Stated task -> Beginning with the line that contains "Describe how this", extract each line through the end of the listing below, with no additions or omissions.

Data shown ->
======

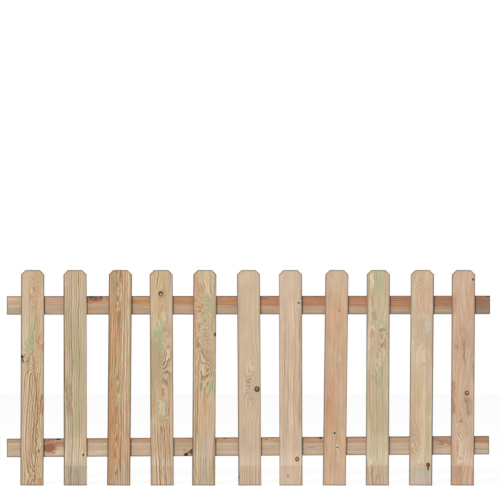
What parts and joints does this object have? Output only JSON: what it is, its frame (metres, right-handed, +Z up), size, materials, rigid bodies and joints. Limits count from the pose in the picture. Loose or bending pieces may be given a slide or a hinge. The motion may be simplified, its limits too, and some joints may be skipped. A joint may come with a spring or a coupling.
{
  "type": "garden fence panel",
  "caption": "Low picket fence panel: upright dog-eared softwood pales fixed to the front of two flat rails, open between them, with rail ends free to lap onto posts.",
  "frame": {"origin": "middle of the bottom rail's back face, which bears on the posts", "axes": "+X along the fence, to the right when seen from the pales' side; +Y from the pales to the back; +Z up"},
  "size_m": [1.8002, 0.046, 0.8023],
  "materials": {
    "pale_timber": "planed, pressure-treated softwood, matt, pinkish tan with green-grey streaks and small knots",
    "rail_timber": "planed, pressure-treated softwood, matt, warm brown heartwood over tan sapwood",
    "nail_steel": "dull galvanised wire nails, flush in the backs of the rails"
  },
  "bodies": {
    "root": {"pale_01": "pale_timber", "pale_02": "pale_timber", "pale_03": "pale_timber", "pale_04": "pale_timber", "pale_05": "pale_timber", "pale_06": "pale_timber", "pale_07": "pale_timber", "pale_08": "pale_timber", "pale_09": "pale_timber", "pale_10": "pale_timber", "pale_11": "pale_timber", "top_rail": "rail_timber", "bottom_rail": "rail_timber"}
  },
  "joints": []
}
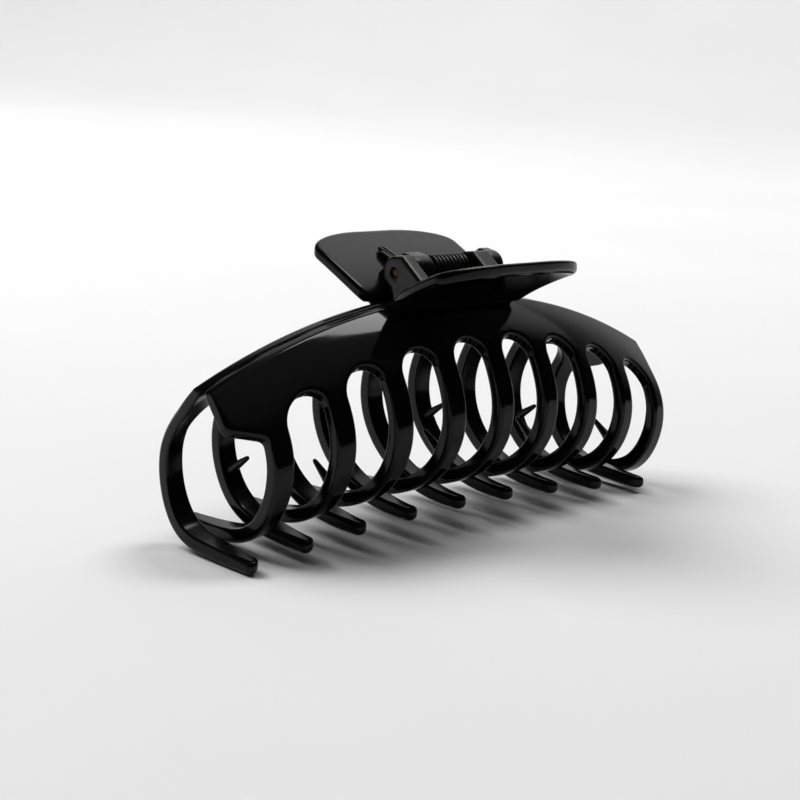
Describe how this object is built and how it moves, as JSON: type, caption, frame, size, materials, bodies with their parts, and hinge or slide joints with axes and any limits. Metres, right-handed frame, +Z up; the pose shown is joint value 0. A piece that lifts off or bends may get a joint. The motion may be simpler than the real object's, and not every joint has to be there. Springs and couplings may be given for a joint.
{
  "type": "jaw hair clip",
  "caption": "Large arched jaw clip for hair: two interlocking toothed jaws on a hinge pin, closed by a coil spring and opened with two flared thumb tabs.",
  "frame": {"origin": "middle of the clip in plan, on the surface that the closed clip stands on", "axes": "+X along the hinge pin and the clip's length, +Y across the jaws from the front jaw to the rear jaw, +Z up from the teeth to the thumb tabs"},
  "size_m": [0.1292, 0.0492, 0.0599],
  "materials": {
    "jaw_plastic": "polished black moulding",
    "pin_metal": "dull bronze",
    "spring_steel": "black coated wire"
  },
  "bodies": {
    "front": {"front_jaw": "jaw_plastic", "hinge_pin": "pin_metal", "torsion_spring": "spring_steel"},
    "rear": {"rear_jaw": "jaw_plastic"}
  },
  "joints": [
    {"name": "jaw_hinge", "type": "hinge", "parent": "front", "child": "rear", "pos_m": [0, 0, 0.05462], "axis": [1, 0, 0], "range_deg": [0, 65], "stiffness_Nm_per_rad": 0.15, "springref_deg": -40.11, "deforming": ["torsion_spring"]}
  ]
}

======

Written solution ->
Describe how this object is built and how it moves, as JSON: type, caption, frame, size, materials, bodies with their parts, and hinge or slide joints with axes and any limits. Metres, right-handed frame, +Z up; the pose shown is joint value 0. A piece that lifts off or bends may get a joint. The motion may be simpler than the real object's, and not every joint has to be there. Springs and couplings may be given for a joint.
{
  "type": "jaw hair clip",
  "caption": "Large arched jaw clip for hair: two interlocking toothed jaws on a hinge pin, closed by a coil spring and opened with two flared thumb tabs.",
  "frame": {"origin": "middle of the clip in plan, on the surface that the closed clip stands on", "axes": "+X along the hinge pin and the clip's length, +Y across the jaws from the front jaw to the rear jaw, +Z up from the teeth to the thumb tabs"},
  "size_m": [0.1292, 0.0492, 0.0599],
  "materials": {
    "jaw_plastic": "polished black moulding",
    "pin_metal": "dull bronze",
    "spring_steel": "black coated wire"
  },
  "bodies": {
    "front": {"front_jaw": "jaw_plastic", "hinge_pin": "pin_metal", "torsion_spring": "spring_steel"},
    "rear": {"rear_jaw": "jaw_plastic"}
  },
  "joints": [
    {"name": "jaw_hinge", "type": "hinge", "parent": "front", "child": "rear", "pos_m": [0, 0, 0.05462], "axis": [1, 0, 0], "range_deg": [0, 65], "stiffness_Nm_per_rad": 0.15, "springref_deg": -40.11, "deforming": ["torsion_spring"]}
  ]
}